Given problem
Emit a verbatim copy of the lines running from the line with "return pieces" through the end of the material below.

Information shown
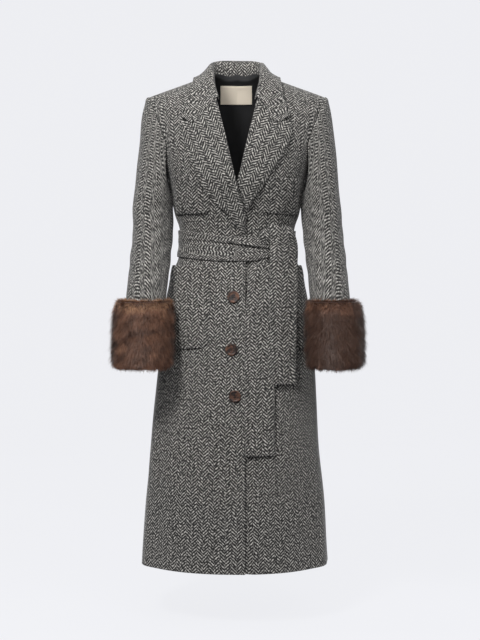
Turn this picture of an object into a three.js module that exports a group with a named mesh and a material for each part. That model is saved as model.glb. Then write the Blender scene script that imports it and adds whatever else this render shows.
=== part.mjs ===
// Long belted coat of herringbone wool with fur cuffs, worn form, no wearer inside.
// Millimetres. +X is the viewer's right, -Y is the front of the coat, +Z is up.
// The origin lies on the centre plane at the height where the shoulders carry the coat.
import * as THREE from 'three';

// Driving dimensions
const CLOTH = 2.6;            // coating with its interlining and lining
const SEAM = 0.3;             // gap between pieces at a seam
const LAYER = CLOTH + 0.5;    // one more thickness of cloth lying on a panel
const HEM_Z = -1140;          // level hem
const UNDERARM_Z = -241;      // bottom of the armholes
const NECK_HEIGHT = 40;       // where the two shoulder lines would cross, above the origin
const SHOULDER_SLOPE = 0.354; // fall of the shoulder line for each mm outwards
const SHOULDER_HOLLOW = 6.5;  // how far that line sinks beside the neck
const YOKE_WIDTH = 242;       // half-width that the chest section grows to at the shoulder
const BODY_POWER = 0.9;       // squareness of the level sections, 1 is an ellipse
const OVERLAP = 19;           // each front passes the centre by this much
const ARMHOLE_ANGLE = 57;     // degrees from the front or back centre to the armhole
const NECK_HALF = 62;         // half-width of the neckline at the shoulder seam
const SKEW = 0.024;           // the skirt hangs this share wider on the viewer's left
const FOLD_RADIUS = 140;      // mean radius that turns the folds' depth into a swell
const UNDER_GAP = 0.5;        // room between the two fronts where they cross

// Level sections of the body: half-width, and depth in front of and behind the side seams
const SECTIONS = [
  { z: -1140, half: 223, front: 170, back: 166 },
  { z: -1013, half: 215, front: 163, back: 159 },
  { z: -884, half: 203, front: 155, back: 152 },
  { z: -755, half: 193.5, front: 145, back: 144 },
  { z: -640, half: 183, front: 135, back: 137 },
  { z: -560, half: 173, front: 127, back: 130 },
  { z: -504, half: 164, front: 119, back: 122 },
  { z: -454, half: 151, front: 109, back: 109 },
  { z: -418, half: 139, front: 101, back: 97 },
  { z: -386, half: 133, front: 97, back: 91 },
  { z: -350, half: 137, front: 101, back: 95 },
  { z: -310, half: 146, front: 110, back: 103 },
  { z: -241, half: 160, front: 125, back: 115 },
];

// Soft vertical folds: angle from the front centre, how far out, half-width in degrees, span
const FOLDS = [
  { angle: -66, out: 6, wide: 10, top: -610, foot: -1140 },
  { angle: 64, out: 6, wide: 10, top: -610, foot: -1140 },
  { angle: 132, out: 7, wide: 10, top: -425, foot: -1140 },
  { angle: -136, out: 7, wide: 10, top: -425, foot: -1140 },
  { angle: 163, out: 6, wide: 9, top: -425, foot: -900 },
  { angle: -168, out: 5, wide: 9, top: -425, foot: -860 },
  { angle: 148, out: 5, wide: 9, top: -270, foot: -366 },
  { angle: -152, out: 5, wide: 9, top: -275, foot: -366 },
];

// Small helpers
const rad = THREE.MathUtils.degToRad;
const lerp = THREE.MathUtils.lerp;
const clamp = THREE.MathUtils.clamp;
const vec = (x, y, z) => new THREE.Vector3(x, y, z);
const power = (value, exponent) => Math.sign(value) * Math.abs(value) ** exponent;
const ease = (value, from, to) => {
  const t = clamp((value - from) / (to - from), 0, 1);
  return t * t * (3 - 2 * t);
};

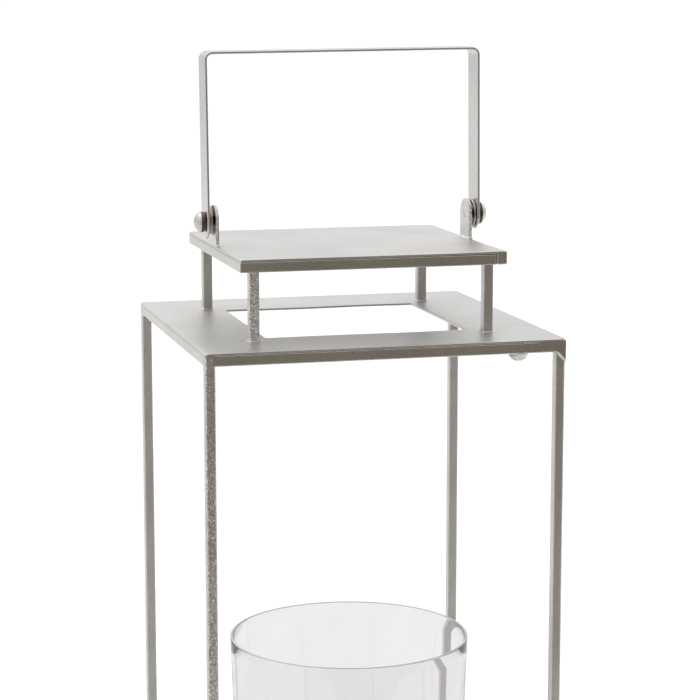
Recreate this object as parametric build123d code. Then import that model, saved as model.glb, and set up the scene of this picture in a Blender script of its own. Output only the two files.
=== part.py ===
from build123d import *
import math
import os

# Candle lantern: an open square frame of iron bar, a sheet top with a square
# opening, a small raised roof, a swinging strap handle and a loose glass.
# Millimetres. The origin is the middle of the footprint, on the surface that
# the lantern stands on. +Z is up, the front faces -Y, the handle turns about X.

# ---- driving dimensions ----
BAR = 6.0                 # side of the square bar that all the frames are made of
BAR_EDGE = 0.5            # rounding along the edges of the bar
SHEET = 1.2               # thickness of the three sheets
SHEET_CORNER = 1.2        # plan rounding of a sheet's corners
SHEET_EDGE = 0.25         # softened edge of sheets, ears and washers

BODY_WIDTH = 200.0        # outside width and depth of the main frame
TOP_FACE = 400.0          # height of the top sheet's upper face
OPENING_X = 114.0         # square opening in the top sheet
OPENING_Y = 108.0

ROOF_X = 150.0            # outside size of the roof
ROOF_Y = 144.0
ROOF_RISE = 45.2          # from the top sheet's upper face to the roof's upper face
ROOF_POST_X = 66.0        # centres of the four short posts under the roof
ROOF_POST_Y = 64.0

BUMPER_R = 5.5            # clear stick-on dome: foot, and stop pad under the top rail
BUMPER_H = 4.3
BUMPER_FLAT_R = 2.2       # flat at the tip of the dome
STOP_PAD_X = 74.0         # place of the pad under the front top rail

PIVOT_RISE = 14.2         # handle's pivot above the roof's upper face
EAR_WIDTH = 17.0          # upright lug that carries the rivet
EAR_THICK = 2.0
STRAP_WIDTH = 18.0        # flat strip of the handle
STRAP_THICK = 1.5
STRAP_OUTER = 79.6        # outer face of a handle leg, from the middle
STRAP_TOP = 154.8         # top of the handle above the top sheet's upper face
STRAP_BEND_R = 4.5        # outside radius of the handle's two bends
STRAP_EDGE = 0.65          # softened edge of the strip

RIVET_R = 2.5             # rivet's shank
HINGE_PLAY = 0.05         # radial play of strap and washers on the shank
HEAD_R = 6.7              # domed rivet head
HEAD_H = 3.8
HEAD_TIP_R = 0.6          # tiny flat at the tip of the head
HEAD_FACE = 82.0          # underside of the rivet head, from the middle
INNER_WASHER_R = 8.0      # washer between ear and strap
INNER_WASHER_THICK = 1.4
INNER_WASHER_FACE = 76.3  # face of that washer nearest the ear
OUTER_WASHER_R = 6.2      # spacer between strap and rivet head
OUTER_WASHER_THICK = 1.6
OUTER_WASHER_FACE = 80.1

GLASS_TOP_R = 69.7        # outside radius of the glass at its rim
GLASS_TAPER = 2.0         # degrees that each side leans in towards the bottom
GLASS_WALL = 2.4
GLASS_BOTTOM = 6.0        # thickness of the glass's closed bottom
GLASS_RIM = 213.8         # height of the rim above the ground
GLASS_X = 4.0             # the loose glass stands a little right of the middle
GLASS_GAP = 0.3           # left free under the glass

# ---- sizes worked out from them ----
HALF = BODY_WIDTH / 2
IN_HALF = HALF - BAR
BASE_BAR_Z = BUMPER_H                       # underside of the base bars
BASE_SHEET_Z = BASE_BAR_Z + BAR             # underside of the base sheet
FLOOR_Z = BASE_SHEET_Z + SHEET              # upper face of the base sheet
TOP_SHEET_Z = TOP_FACE - SHEET              # underside of the top sheet
TOP_BAR_Z = TOP_SHEET_Z - BAR               # underside of the top bars
ROOF_FACE = TOP_FACE + ROOF_RISE
ROOF_SHEET_Z = ROOF_FACE - SHEET
ROOF_BAR_Z = ROOF_SHEET_Z - BAR
PIVOT_Z = ROOF_FACE + PIVOT_RISE
HANDLE_TOP = TOP_FACE + STRAP_TOP
EAR_OUTER = ROOF_X / 2


def block(x0, x1, y0, y1, z0, z1):
    """A plain block between two corners."""
    size = (x1 - x0, y1 - y0, z1 - z0)
    centre = ((x0 + x1) / 2, (y0 + y1) / 2, (z0 + z1) / 2)
    return Pos(*centre) * Box(*size)


def bar(x0, x1, y0, y1, z0, z1):
    """A length of square bar, softly rounded along its long edges."""
    solid = block(x0, x1, y0, y1, z0, z1)
    lengths = {Axis.X: x1 - x0, Axis.Y: y1 - y0, Axis.Z: z1 - z0}
    along = max(lengths, key=lengths.get)
    return fillet(solid.edges().filter_by(along), BAR_EDGE)


def sheet(half_x, half_y, z):
    """A flat sheet with its underside at z, its corners and edges softened."""
    plate = block(-half_x, half_x, -half_y, half_y, z, z + SHEET)
    plate = fillet(plate.edges().filter_by(Axis.Z), SHEET_CORNER)
    upper_edge = plate.edges().group_by(Axis.Z)[-1]
    lower_edge = plate.edges().group_by(Axis.Z)[0]
    return fillet(upper_edge + lower_edge, SHEET_EDGE)


def ring_to_the_right(half_x, half_y, z):
    """Four bars laid end to side: the front one runs to the right corner."""
    in_x = half_x - BAR
    in_y = half_y - BAR
    return {
        "front": bar(-in_x, half_x, -half_y, -in_y, z, z + BAR),
        "right": bar(in_x, half_x, -in_y, half_y, z, z + BAR),
        "back": bar(-half_x, in_x, in_y, half_y, z, z + BAR),
        "left": bar(-half_x, -in_x, -half_y, in_y, z, z + BAR),
    }


def ring_to_the_left(half_x, half_y, z):
    """The same ring the other way round: the front bar runs to the left corner."""
    in_x = half_x - BAR
    in_y = half_y - BAR
    return {
        "front": bar(-half_x, in_x, -half_y, -in_y, z, z + BAR),
        "right": bar(in_x, half_x, -half_y, in_y, z, z + BAR),
        "back": bar(-in_x, half_x, in_y, half_y, z, z + BAR),
        "left": bar(-half_x, -in_x, -in_y, half_y, z, z + BAR),
    }


def dome(base_r, height, flat_r):
    """A ball's cap on the XY plane, pointing up, with a small flat at its tip."""
    centre_depth = (base_r ** 2 - flat_r ** 2 - height ** 2) / (2 * height)
    ball_r = math.hypot(base_r, centre_depth)
    low = math.asin(centre_depth / ball_r)
    high = math.acos(flat_r / ball_r)
    middle = (low + high) / 2
    side = ThreePointArc(
        (base_r, 0),
        (ball_r * math.cos(middle), ball_r * math.sin(middle) - centre_depth),
        (flat_r, height),
    )
    outline = Polyline((flat_r, height), (0, height), (0, 0), (base_r, 0))
    return revolve(make_face(Plane.XZ * Curve([side, outline])), Axis.Z)


def bumper(x, y, z):
    """A clear dome stuck on at height z, pointing down."""
    return Pos(x, y, z) * Rotation(180, 0, 0) * dome(BUMPER_R, BUMPER_H, BUMPER_FLAT_R)


def top_sheet():
    """The top sheet, with the opening that the flame's heat leaves by."""
    plate = sheet(HALF, HALF, TOP_SHEET_Z)
    cut = block(
        -OPENING_X / 2, OPENING_X / 2,
        -OPENING_Y / 2, OPENING_Y / 2,
        TOP_SHEET_Z - 1, TOP_FACE + 1,
    )
    return plate - cut


def corner_posts():
    """Four posts on the base sheet; the front left one runs up to the top sheet."""
    posts = {}
    for across, sx in (("left", -1), ("right", 1)):
        for along, sy in (("front", -1), ("back", 1)):
            x0, x1 = sorted((sx * IN_HALF, sx * HALF))
            y0, y1 = sorted((sy * IN_HALF, sy * HALF))
            runs_up = (across, along) == ("left", "front")
            top = TOP_SHEET_Z if runs_up else TOP_BAR_Z
            posts[f"post_{along}_{across}"] = bar(x0, x1, y0, y1, FLOOR_Z, top)
    return posts


def roof_posts():
    """Four short posts between the top sheet and the roof's frame."""
    posts = {}
    half = BAR / 2
    for across, sx in (("left", -1), ("right", 1)):
        for along, sy in (("front", -1), ("back", 1)):
            x = sx * ROOF_POST_X
            y = sy * ROOF_POST_Y
            posts[f"roof_post_{along}_{across}"] = bar(
                x - half, x + half, y - half, y + half, TOP_FACE, ROOF_BAR_Z)
    return posts


def feet():
    """A clear dome under each corner of the base."""
    domes = {}
    place = HALF - BUMPER_R
    for across, sx in (("left", -1), ("right", 1)):
        for along, sy in (("front", -1), ("back", 1)):
            domes[f"foot_pad_{along}_{across}"] = bumper(
                sx * place, sy * place, BASE_BAR_Z)
    return domes


def pin(x0, x1, radius):
    """A cylinder along X on the handle's axis."""
    length = abs(x1 - x0)
    turned = Rotation(0, 90, 0) * Cylinder(radius, length)
    return Pos((x0 + x1) / 2, 0, PIVOT_Z) * turned


def face_outline(solid, x):
    """The edges of a solid that lie in the plane at x."""
    near = 0.01
    return solid.edges().filter_by(
        lambda edge: abs(edge.bounding_box().min.X - x) < near
        and abs(edge.bounding_box().max.X - x) < near)


def handle_ear(side):
    """An upright lug with a round top, welded to the edge of the roof."""
    x0, x1 = sorted((side * EAR_OUTER, side * (EAR_OUTER - EAR_THICK)))
    half = EAR_WIDTH / 2
    lug = block(x0, x1, -half, half, ROOF_FACE, PIVOT_Z) + pin(x0, x1, half)
    lug = fillet(face_outline(lug, x0) + face_outline(lug, x1), SHEET_EDGE)
    return lug - pin(x0 - 1, x1 + 1, RIVET_R)


def rivet(side):
    """A domed rivet, flush in the ear, that the handle leg turns on."""
    shank = pin(side * (EAR_OUTER - EAR_THICK), side * HEAD_FACE, RIVET_R)
    head = Rotation(0, side * 90, 0) * dome(HEAD_R, HEAD_H, HEAD_TIP_R)
    return shank + Pos(side * HEAD_FACE, 0, PIVOT_Z) * head


def washer(side, face, thick, radius):
    """A flat washer on the rivet's shank."""
    disc = pin(side * face, side * (face + thick), radius)
    disc = fillet(disc.edges().filter_by(GeomType.CIRCLE), SHEET_EDGE)
    bore = pin(side * (face - 1), side * (face + thick + 1), RIVET_R + HINGE_PLAY)
    return disc - bore


def handle_strap():
    """A flat strip bent into a square U, with round ends on the two rivets."""
    inner = STRAP_OUTER - STRAP_THICK
    half = STRAP_WIDTH / 2
    outside = block(-STRAP_OUTER, STRAP_OUTER, -half, half, PIVOT_Z, HANDLE_TOP)
    outside = fillet(
        outside.edges().filter_by(Axis.Y).group_by(Axis.Z)[-1], STRAP_BEND_R)
    inside = block(-inner, inner, -half, half, PIVOT_Z, HANDLE_TOP - STRAP_THICK)
    inside = fillet(
        inside.edges().filter_by(Axis.Y).group_by(Axis.Z)[-1],
        STRAP_BEND_R - STRAP_THICK)
    strap = outside - inside
    for side in (-1, 1):
        strap += pin(side * inner, side * STRAP_OUTER, half)
    long_edges = strap.faces().filter_by(Axis.Y).edges()
    round_ends = strap.edges().filter_by(GeomType.CIRCLE).group_by(Axis.Z)[0]
    strap = fillet(long_edges + round_ends, STRAP_EDGE)
    for side in (-1, 1):
        strap -= pin(side * (inner - 1), side * (STRAP_OUTER + 1), RIVET_R + HINGE_PLAY)
    return strap


def glass_cup():
    """A round, slightly tapered glass with a closed bottom and a soft rim."""
    bottom = FLOOR_Z + GLASS_GAP
    lean = math.tan(math.radians(GLASS_TAPER))
    height = GLASS_RIM - bottom
    foot_r = GLASS_TOP_R - height * lean
    inside_r = foot_r - GLASS_WALL + GLASS_BOTTOM * lean
    profile = Polyline(
        (0, bottom),
        (foot_r, bottom),
        (GLASS_TOP_R, GLASS_RIM),
        (GLASS_TOP_R - GLASS_WALL, GLASS_RIM),
        (inside_r, bottom + GLASS_BOTTOM),
        (0, bottom + GLASS_BOTTOM),
        close=True,
    )
    cup = revolve(make_face(Plane.XZ * profile), Axis.Z)
    rim_edges = cup.edges().group_by(Axis.Z)[-1]
    cup = fillet(rim_edges, GLASS_WALL * 0.42)
    foot_edge = cup.edges().group_by(Axis.Z)[0]
    cup = fillet(foot_edge, GLASS_WALL)
    return Pos(GLASS_X, 0, 0) * cup


def build():
    """Every piece of the lantern by name."""
    pieces = {
        "base_sheet": sheet(HALF, HALF, BASE_SHEET_Z),
        "top_sheet": top_sheet(),
        "roof_sheet": sheet(ROOF_X / 2, ROOF_Y / 2, ROOF_SHEET_Z),
        "stop_pad": bumper(STOP_PAD_X, BUMPER_R - HALF, TOP_BAR_Z),
        "handle_strap": handle_strap(),
        "glass_cup": glass_cup(),
    }
    for place, solid in ring_to_the_right(HALF, HALF, BASE_BAR_Z).items():
        pieces[f"base_rail_{place}"] = solid
    top_ring = ring_to_the_right(HALF, HALF, TOP_BAR_Z)
    top_ring["left"] = bar(-HALF, -IN_HALF, -IN_HALF, IN_HALF, TOP_BAR_Z, TOP_SHEET_Z)
    for place, solid in top_ring.items():
        pieces[f"top_rail_{place}"] = solid
    for place, solid in ring_to_the_left(ROOF_X / 2, ROOF_Y / 2, ROOF_BAR_Z).items():
        pieces[f"roof_rail_{place}"] = solid
    pieces.update(corner_posts())
    pieces.update(roof_posts())
    pieces.update(feet())
    for place, side in (("left", -1), ("right", 1)):
        pieces[f"handle_ear_{place}"] = handle_ear(side)
        pieces[f"rivet_{place}"] = rivet(side)
        pieces[f"inner_washer_{place}"] = washer(
            side, INNER_WASHER_FACE, INNER_WASHER_THICK, INNER_WASHER_R)
        pieces[f"outer_washer_{place}"] = washer(
            side, OUTER_WASHER_FACE, OUTER_WASHER_THICK, OUTER_WASHER_R)
    return pieces


os.makedirs("parts", exist_ok=True)
for name, solid in build().items():
    export_step(solid, f"parts/{name}.step")
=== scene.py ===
import math

import bmesh
import bpy
from mathutils import Matrix, Vector, noise


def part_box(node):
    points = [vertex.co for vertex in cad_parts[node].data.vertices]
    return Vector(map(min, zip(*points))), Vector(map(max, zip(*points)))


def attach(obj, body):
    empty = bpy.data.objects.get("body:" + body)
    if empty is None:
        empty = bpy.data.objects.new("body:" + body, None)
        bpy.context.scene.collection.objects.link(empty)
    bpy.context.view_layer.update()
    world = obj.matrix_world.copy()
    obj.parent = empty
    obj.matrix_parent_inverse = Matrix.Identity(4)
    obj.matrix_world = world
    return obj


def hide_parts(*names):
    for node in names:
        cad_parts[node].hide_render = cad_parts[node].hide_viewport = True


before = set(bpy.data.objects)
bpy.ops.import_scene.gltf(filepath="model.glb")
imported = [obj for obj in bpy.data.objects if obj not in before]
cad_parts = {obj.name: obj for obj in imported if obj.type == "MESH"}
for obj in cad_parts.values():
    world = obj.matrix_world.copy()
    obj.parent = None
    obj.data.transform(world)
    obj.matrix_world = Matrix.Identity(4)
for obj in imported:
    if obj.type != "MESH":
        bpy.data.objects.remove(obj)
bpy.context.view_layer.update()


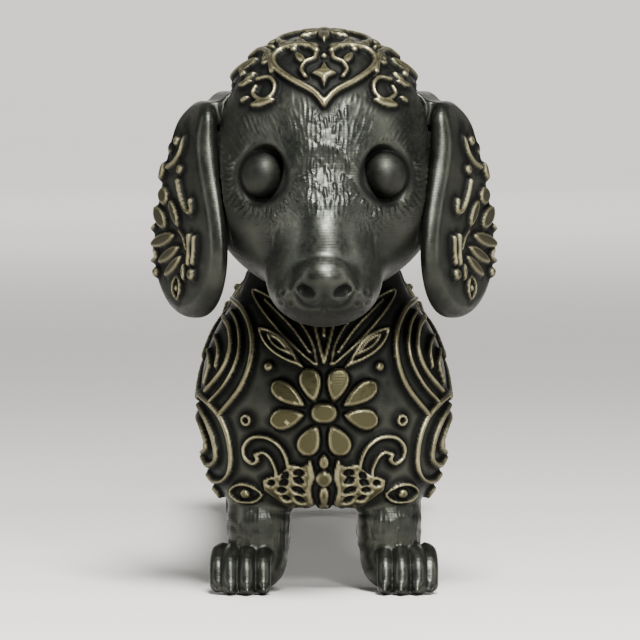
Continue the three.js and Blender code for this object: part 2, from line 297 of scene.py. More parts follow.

Written solution
    return pieces


os.makedirs("parts", exist_ok=True)
for name, solid in build().items():
    export_step(solid, f"parts/{name}.step")
=== scene.py ===
import math

import bmesh
import bpy
from mathutils import Matrix, Vector, noise


def part_box(node):
    points = [vertex.co for vertex in cad_parts[node].data.vertices]
    return Vector(map(min, zip(*points))), Vector(map(max, zip(*points)))


def attach(obj, body):
    empty = bpy.data.objects.get("body:" + body)
    if empty is None:
        empty = bpy.data.objects.new("body:" + body, None)
        bpy.context.scene.collection.objects.link(empty)
    bpy.context.view_layer.update()
    world = obj.matrix_world.copy()
    obj.parent = empty
    obj.matrix_parent_inverse = Matrix.Identity(4)
    obj.matrix_world = world
    return obj


def hide_parts(*names):
    for node in names:
        cad_parts[node].hide_render = cad_parts[node].hide_viewport = True


before = set(bpy.data.objects)
bpy.ops.import_scene.gltf(filepath="model.glb")
imported = [obj for obj in bpy.data.objects if obj not in before]
cad_parts = {obj.name: obj for obj in imported if obj.type == "MESH"}
for obj in cad_parts.values():
    world = obj.matrix_world.copy()
    obj.parent = None
    obj.data.transform(world)
    obj.matrix_world = Matrix.Identity(4)
for obj in imported:
    if obj.type != "MESH":
        bpy.data.objects.remove(obj)
bpy.context.view_layer.update()


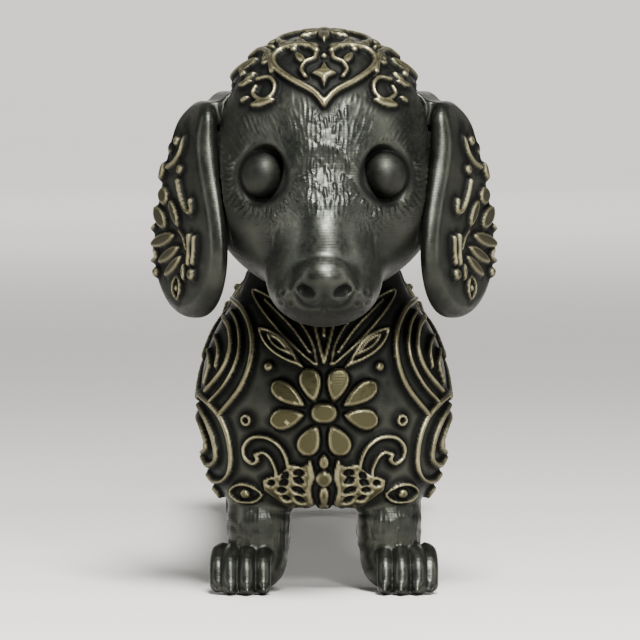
Continue the three.js and Blender code for this object: part 2, from line 297 of scene.py. More parts follow.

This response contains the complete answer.